We have designed a strategy to suppress SRE contribution to the transverse voltage signal measured in SP experiments in FM/NM bilayers. SRE are generated by a microwave eddy current circulating through the sample due to the inductive coupling between the sample and the signal line of the CPW. Thus, a way to reduce SRE is reducing this circulating current. For that purpose, we have reduced the width, W, of the sample along the CPW signal line. According to this, at sufficiently short W the circulating current should be very small while ISHE voltage signal should be almost constant since it is not affected by the absence of the induced current. Thus, the contribution of SRE to the measured voltage signal is suppressed. To demonstrate this a careful study of the SP process in three sets of samples (Si//Py, Si//Py/Pt and Si//Pt/Py) as a function of W has been performed at room temperature. It is shown that, in the case of Py alone samples, the measured transverse voltage signal is generated by SRE and progressively decreases as W is reduced and becomes vanishing small below a threshold value of approximately 200 μm. In the case of the Py/Pt system, the measured transverse voltage signal progressively decreases as W decreases, changes sign and saturates at a positive value for W values below approximately 200 μm. When the same measurements are performed in a sample with inverted stacking order, i.e. Pt/Py, the measured transverse voltage signal progressively decreases as W decreases, but in this case, there is no change of sign and the signal saturates at a negative value, being the absolute value of the signal similar to that measured in the Py/Pt sample. These results demonstrate that SRE in SP experiments, using a CPW or microstrip experimental setup, can be fully suppressed by reducing W. An analysis of the rectifications effects in a FM/NM bilayer system on top of a CPW by finding a numerical solution of the Maxwell’s equations, using the Landau-Lifshitz equation with the Gilbert damping term (LLG) as the constitutive equation of the media, also confirms that the expected contribution of the SRE: (i) has symmetric and antisymmetric contributions; (ii) is against ISHE in Py/Pt stacking sequence; and (iii) strongly diminishes as W is reduced.

Materials and methods

Three different sets of samples, namely, i) Si// Py, ii) Si// Py/Pt, and iii) Si// Pt/Py have been prepared by using DC magnetron sputtering technique. All samples have been grown in situ on top of Si (100) substrates, that have a native SiO2 passivation layer, at room temperature and using 2.7 mTorr (Py) and 5 mTorr (Pt) of Ar-H2 working gas pressure. The thickness of the Py (Ni 80%-Fe 20%) and Pt layers, determined by X-ray reflectometry, (measured using a Siemens D5000 diffractometer) was estimated to be 15–16 nm and 5 nm, respectively for all samples. UV photolithography was used for the patterning of the single-striped and multiple stripes (fringed) samples in a 10,000 class cleanroom (ISO7). Using a combination of lithographic and ion milling techniques 5 × 5 mm2 thin films have been transformed into 5 × W mm2 stripe-shaped samples, where W is the width of the stripe. Samples with different values of W, ranging from 5 mm to 50 μm, have been prepared, while for smaller values of W (20 µm) a fringed pattern was used. Single striped samples were 5 mm long, while fringed samples were only 2 mm long. The use of fringed patterns instead of a single strip for W = 20 µm is justified by the fact that for values of W below approximately 100 µm FMR measurements are too noisy, making it difficult to determine the fitting parameters, \(\Delta H\) and \({H}_{res}\). Additionally, the global voltage drop across the fringed pattern is the average voltage drop across each individual strip (see supplementary information).

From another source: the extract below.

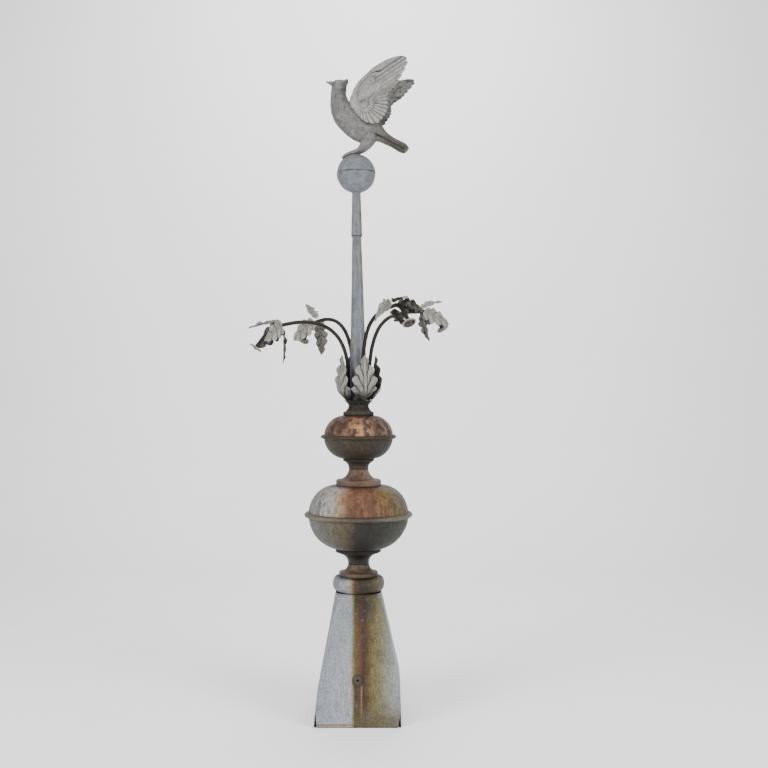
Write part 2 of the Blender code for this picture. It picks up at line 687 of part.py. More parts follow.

The static magnetic properties of the different samples were studied by using a SQUID magnetometer (MPMS-X7 by Quantum Design). Py layers exhibit coercive fields (μ0HC) on the order of 10–4 T and a saturation magnetization around 0.88 T (See Supplementary material) in good agreement with results reported in the literature. The dynamic magnetic properties were studied by means of a ferromagnetic resonance spectrometer (FMR) made of a broadband coplanar waveguide (CPW) (NanOsc), inserted in a physical properties measurements system (PPMS by Quantum Design) using a lock-in differential detection method. The transverse voltage signal across the sample was measured using a Keithley 2182A nanovoltmeter. Sample is located upside-down and connections are made at both sides by pins already mounted on the sample holder (See Fig. S1b). Electrical contacts (Au) have been deposited Ex situ by dc-magnetron sputtering. Finally, UV photolithography was used for the patterning of the single-striped samples and multiple stripes samples (fringed patterned). A schematic representation of both systems is shown in Fig. S1a.